(The request): Lines containing "before" are to be counted. Give the number and nothing more.

===============

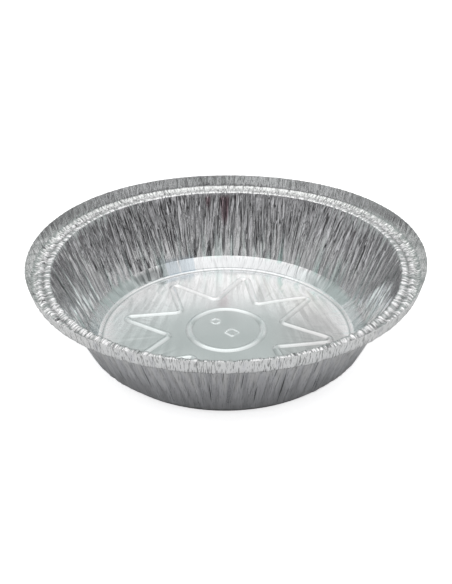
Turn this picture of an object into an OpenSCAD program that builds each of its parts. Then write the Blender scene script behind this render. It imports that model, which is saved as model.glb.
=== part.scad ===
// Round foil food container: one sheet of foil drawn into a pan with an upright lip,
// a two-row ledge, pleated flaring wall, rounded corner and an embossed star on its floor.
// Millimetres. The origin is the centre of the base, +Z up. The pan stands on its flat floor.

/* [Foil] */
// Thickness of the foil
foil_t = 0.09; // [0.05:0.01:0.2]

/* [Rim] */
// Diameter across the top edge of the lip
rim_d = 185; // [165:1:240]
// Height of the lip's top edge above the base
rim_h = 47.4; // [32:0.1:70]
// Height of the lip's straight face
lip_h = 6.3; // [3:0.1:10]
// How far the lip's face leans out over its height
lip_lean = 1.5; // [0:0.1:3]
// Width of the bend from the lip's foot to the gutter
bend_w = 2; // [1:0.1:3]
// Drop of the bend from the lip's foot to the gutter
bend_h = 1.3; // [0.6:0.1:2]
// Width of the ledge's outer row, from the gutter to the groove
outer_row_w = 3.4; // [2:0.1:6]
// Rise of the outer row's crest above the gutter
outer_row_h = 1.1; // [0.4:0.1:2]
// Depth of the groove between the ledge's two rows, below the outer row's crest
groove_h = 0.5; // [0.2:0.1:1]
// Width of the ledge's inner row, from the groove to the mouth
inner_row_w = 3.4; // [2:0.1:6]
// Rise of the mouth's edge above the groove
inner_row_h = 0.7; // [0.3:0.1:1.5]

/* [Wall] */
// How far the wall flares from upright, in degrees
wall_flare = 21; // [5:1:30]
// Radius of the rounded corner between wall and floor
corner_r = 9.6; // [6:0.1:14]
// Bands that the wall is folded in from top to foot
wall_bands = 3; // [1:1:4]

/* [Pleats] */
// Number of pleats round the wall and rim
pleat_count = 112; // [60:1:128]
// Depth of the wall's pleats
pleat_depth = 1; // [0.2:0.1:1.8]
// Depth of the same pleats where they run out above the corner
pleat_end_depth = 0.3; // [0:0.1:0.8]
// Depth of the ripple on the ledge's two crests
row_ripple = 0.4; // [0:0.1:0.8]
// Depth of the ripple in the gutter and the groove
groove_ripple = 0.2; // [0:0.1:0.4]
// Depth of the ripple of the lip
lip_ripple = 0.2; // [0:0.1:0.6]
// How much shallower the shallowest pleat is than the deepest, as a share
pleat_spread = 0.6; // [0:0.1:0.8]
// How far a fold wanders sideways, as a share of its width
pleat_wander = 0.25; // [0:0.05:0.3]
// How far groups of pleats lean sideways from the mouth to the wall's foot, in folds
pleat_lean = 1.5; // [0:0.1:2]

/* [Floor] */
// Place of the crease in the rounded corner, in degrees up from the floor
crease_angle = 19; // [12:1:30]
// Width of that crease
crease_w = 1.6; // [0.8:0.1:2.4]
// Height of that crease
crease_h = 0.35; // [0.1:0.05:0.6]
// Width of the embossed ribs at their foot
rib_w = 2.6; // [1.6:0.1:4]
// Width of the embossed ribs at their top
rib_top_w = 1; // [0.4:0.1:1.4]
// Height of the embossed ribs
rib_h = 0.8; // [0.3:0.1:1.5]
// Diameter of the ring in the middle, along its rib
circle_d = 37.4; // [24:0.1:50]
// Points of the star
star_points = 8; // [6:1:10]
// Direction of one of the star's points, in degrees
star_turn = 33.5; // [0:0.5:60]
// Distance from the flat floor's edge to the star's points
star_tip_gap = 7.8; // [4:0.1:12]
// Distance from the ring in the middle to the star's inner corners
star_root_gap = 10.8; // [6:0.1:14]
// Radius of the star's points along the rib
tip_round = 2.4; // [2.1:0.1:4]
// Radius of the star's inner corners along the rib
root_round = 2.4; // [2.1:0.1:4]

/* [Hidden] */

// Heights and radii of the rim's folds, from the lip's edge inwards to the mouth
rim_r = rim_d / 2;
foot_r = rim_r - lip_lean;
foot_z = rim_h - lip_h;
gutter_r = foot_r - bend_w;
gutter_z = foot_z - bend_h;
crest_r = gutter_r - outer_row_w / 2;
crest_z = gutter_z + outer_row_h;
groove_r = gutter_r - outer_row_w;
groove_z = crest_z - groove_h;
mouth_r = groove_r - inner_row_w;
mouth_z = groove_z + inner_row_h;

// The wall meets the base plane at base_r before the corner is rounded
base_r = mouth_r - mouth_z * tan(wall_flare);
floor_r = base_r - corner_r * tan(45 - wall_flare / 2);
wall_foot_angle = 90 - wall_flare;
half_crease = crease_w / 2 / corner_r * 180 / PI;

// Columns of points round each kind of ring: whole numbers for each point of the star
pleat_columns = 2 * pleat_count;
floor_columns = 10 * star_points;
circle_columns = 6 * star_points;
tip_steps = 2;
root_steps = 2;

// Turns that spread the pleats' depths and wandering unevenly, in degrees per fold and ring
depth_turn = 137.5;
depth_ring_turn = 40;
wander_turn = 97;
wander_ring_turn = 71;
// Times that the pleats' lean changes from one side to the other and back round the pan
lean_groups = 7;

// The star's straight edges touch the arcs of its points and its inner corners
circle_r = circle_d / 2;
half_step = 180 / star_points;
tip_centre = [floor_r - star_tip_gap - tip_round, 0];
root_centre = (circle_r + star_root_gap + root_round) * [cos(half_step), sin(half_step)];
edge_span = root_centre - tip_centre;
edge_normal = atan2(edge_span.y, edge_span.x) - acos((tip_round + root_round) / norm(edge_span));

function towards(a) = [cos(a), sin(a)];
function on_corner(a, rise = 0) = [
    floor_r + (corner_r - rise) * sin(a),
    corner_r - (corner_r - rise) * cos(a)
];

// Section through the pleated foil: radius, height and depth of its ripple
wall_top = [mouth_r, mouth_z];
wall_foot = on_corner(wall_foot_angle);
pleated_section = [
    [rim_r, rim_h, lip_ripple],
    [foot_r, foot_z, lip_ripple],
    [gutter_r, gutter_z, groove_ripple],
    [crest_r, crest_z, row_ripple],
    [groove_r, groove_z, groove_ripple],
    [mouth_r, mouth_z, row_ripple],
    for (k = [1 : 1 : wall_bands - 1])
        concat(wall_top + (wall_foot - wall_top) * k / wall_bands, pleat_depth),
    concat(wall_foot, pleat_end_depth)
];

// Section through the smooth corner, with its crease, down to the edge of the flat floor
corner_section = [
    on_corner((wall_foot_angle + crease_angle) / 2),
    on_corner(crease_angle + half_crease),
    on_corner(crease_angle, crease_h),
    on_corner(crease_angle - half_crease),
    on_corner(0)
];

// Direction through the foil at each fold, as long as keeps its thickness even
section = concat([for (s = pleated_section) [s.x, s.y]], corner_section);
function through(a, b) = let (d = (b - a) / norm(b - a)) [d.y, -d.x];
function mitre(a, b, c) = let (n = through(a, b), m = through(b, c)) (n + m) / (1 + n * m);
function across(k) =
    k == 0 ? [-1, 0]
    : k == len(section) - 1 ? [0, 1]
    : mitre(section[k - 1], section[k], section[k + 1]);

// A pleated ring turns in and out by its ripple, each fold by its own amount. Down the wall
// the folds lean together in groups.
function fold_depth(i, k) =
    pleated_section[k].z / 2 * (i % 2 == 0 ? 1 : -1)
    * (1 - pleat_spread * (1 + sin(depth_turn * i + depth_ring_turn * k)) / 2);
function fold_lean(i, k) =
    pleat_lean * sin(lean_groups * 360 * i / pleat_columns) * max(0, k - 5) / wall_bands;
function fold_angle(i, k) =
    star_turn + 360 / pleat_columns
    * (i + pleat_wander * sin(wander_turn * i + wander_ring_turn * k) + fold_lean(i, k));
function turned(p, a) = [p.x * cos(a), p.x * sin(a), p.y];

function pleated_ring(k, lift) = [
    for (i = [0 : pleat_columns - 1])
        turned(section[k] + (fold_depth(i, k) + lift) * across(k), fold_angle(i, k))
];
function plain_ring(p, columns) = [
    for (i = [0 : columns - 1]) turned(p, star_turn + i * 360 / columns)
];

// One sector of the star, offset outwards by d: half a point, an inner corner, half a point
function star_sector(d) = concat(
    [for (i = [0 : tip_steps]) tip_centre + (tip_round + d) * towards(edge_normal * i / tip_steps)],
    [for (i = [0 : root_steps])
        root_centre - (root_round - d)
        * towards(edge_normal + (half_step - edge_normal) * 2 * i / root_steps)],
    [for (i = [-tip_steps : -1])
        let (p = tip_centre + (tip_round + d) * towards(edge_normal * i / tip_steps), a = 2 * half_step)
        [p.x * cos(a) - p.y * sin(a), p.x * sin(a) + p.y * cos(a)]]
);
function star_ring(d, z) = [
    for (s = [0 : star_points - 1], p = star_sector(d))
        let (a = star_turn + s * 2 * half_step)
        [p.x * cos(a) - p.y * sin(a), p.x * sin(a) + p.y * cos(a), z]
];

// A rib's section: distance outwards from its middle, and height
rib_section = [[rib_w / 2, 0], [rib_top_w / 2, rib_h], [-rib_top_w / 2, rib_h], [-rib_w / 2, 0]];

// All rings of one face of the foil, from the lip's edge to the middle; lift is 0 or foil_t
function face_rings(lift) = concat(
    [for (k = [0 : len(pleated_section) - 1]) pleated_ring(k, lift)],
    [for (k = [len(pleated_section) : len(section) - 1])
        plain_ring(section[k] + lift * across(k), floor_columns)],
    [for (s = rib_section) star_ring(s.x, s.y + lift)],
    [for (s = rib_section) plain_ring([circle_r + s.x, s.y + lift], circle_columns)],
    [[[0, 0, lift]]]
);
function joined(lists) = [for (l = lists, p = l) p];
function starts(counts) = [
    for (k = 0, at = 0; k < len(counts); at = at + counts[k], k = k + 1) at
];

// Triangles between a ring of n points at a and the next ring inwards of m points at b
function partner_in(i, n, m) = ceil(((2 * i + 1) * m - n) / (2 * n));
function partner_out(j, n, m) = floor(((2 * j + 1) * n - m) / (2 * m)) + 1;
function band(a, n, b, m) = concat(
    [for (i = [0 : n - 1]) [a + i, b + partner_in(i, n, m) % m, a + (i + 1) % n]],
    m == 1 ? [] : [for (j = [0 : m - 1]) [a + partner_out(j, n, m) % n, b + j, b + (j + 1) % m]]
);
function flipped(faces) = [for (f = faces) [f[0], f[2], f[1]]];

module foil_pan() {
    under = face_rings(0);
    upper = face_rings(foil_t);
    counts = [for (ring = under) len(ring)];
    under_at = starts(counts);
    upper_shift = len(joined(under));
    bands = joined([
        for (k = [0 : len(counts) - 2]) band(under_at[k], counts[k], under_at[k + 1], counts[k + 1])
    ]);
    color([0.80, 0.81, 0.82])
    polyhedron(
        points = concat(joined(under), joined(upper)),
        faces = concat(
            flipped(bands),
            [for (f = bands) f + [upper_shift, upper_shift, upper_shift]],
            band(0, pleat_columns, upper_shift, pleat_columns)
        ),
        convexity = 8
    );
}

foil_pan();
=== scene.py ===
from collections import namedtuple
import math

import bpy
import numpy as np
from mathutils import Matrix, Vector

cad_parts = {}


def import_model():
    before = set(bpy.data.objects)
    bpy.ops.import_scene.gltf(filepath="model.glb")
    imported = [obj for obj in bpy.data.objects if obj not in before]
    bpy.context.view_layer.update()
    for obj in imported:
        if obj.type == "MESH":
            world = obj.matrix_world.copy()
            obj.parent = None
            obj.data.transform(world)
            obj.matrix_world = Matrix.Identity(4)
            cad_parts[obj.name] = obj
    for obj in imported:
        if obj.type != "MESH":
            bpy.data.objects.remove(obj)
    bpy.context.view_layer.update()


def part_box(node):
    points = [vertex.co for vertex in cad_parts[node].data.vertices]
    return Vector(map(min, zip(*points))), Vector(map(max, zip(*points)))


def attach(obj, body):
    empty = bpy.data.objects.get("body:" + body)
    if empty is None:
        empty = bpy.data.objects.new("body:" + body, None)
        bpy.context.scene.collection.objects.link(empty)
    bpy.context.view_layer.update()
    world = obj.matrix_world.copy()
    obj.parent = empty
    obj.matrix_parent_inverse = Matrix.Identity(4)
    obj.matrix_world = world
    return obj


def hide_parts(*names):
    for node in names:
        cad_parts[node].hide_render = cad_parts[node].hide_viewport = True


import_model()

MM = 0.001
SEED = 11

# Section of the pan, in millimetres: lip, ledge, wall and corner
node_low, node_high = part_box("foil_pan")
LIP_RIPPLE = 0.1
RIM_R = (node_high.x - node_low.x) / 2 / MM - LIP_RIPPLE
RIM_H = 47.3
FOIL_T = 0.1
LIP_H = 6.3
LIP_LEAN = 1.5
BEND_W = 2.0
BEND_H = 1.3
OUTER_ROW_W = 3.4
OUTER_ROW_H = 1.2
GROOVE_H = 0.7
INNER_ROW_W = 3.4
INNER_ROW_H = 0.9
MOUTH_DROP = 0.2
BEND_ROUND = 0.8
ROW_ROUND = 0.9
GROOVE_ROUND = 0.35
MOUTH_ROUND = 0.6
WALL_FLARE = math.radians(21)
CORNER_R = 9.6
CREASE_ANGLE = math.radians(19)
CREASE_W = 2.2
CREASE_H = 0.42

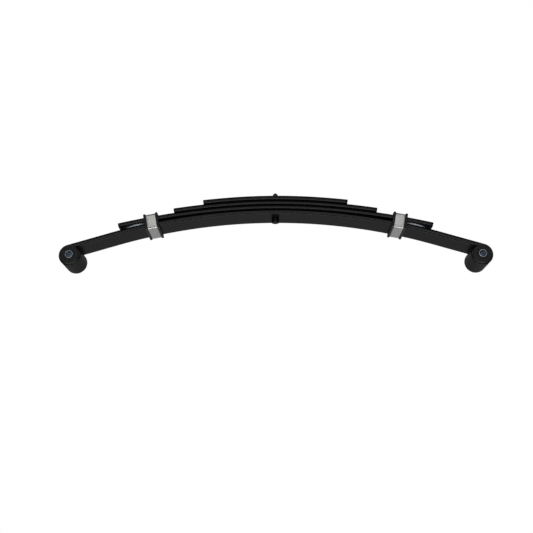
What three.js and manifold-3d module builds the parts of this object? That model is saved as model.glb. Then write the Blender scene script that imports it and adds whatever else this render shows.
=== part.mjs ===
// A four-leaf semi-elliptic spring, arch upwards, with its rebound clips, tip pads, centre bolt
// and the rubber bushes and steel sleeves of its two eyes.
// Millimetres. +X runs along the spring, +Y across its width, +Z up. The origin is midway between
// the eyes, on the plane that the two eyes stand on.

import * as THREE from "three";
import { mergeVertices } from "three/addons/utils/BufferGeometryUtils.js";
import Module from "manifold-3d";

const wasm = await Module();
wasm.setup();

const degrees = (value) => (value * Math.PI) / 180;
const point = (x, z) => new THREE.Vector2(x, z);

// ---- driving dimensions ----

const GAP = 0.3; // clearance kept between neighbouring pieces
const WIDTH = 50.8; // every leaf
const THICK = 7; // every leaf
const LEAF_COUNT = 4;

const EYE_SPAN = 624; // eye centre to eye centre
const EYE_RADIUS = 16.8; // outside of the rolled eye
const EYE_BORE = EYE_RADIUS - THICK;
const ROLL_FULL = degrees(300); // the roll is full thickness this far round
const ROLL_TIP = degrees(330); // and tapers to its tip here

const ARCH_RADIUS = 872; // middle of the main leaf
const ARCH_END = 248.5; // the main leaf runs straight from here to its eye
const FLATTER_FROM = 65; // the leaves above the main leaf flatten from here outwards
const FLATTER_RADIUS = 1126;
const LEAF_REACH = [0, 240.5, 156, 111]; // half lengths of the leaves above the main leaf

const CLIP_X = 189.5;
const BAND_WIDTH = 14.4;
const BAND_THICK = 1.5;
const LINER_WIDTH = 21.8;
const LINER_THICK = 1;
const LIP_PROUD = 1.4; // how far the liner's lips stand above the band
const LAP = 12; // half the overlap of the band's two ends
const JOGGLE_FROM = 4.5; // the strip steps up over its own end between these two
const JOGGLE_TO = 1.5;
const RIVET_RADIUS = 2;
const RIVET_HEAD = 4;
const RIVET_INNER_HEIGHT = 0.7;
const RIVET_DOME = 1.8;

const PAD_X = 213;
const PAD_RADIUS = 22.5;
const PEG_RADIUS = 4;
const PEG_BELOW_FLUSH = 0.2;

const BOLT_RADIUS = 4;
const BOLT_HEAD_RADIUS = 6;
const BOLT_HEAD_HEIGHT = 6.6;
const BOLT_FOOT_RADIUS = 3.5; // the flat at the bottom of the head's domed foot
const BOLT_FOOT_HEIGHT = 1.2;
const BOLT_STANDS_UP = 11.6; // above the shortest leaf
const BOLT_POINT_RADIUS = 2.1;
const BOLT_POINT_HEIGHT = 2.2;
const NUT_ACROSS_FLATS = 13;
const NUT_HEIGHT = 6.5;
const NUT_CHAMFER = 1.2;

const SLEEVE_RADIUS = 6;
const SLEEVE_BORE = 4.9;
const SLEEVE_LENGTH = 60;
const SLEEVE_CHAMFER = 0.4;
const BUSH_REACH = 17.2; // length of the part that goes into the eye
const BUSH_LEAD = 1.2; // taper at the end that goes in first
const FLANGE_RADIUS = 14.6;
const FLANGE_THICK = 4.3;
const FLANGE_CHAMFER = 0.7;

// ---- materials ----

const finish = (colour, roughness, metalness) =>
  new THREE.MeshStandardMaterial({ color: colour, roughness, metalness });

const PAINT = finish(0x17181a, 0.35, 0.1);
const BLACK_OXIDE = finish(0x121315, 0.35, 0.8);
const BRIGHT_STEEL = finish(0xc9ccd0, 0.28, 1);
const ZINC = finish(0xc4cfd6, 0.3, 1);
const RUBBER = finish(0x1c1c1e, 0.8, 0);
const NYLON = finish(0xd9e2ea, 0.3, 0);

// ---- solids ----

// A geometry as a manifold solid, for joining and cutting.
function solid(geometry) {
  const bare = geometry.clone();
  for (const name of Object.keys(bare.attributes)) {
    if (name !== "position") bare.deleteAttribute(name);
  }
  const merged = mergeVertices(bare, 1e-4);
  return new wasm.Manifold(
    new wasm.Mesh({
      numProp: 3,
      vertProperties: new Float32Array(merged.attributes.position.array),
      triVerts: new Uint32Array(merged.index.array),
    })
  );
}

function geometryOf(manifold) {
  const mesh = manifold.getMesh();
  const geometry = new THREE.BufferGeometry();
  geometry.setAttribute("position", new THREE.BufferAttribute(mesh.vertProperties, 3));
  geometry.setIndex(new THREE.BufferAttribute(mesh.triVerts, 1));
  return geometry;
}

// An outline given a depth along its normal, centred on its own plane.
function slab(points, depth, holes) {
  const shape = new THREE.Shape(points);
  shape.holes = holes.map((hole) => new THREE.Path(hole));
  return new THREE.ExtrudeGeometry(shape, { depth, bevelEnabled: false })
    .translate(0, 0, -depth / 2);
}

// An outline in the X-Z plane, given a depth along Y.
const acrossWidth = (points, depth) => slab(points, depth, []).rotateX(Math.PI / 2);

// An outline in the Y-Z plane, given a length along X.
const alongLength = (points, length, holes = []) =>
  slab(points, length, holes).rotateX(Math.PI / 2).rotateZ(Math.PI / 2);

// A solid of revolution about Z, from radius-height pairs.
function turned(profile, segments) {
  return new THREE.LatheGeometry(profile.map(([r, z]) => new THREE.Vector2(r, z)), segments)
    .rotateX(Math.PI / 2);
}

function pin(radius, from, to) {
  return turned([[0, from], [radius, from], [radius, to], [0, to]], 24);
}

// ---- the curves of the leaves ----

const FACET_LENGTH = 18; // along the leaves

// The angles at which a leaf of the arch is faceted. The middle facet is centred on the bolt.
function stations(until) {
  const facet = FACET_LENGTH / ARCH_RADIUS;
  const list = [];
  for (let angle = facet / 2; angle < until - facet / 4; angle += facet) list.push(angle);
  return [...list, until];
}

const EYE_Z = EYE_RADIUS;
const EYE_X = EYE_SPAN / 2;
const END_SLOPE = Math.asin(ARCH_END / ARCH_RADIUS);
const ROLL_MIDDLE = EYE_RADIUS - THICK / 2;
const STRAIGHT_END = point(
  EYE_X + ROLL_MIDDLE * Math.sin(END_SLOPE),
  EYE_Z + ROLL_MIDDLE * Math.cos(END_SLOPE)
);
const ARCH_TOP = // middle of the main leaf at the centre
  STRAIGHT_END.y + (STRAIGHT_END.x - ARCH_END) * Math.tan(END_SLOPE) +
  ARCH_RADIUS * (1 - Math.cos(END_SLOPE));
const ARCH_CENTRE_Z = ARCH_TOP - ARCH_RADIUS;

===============

(Task response): 3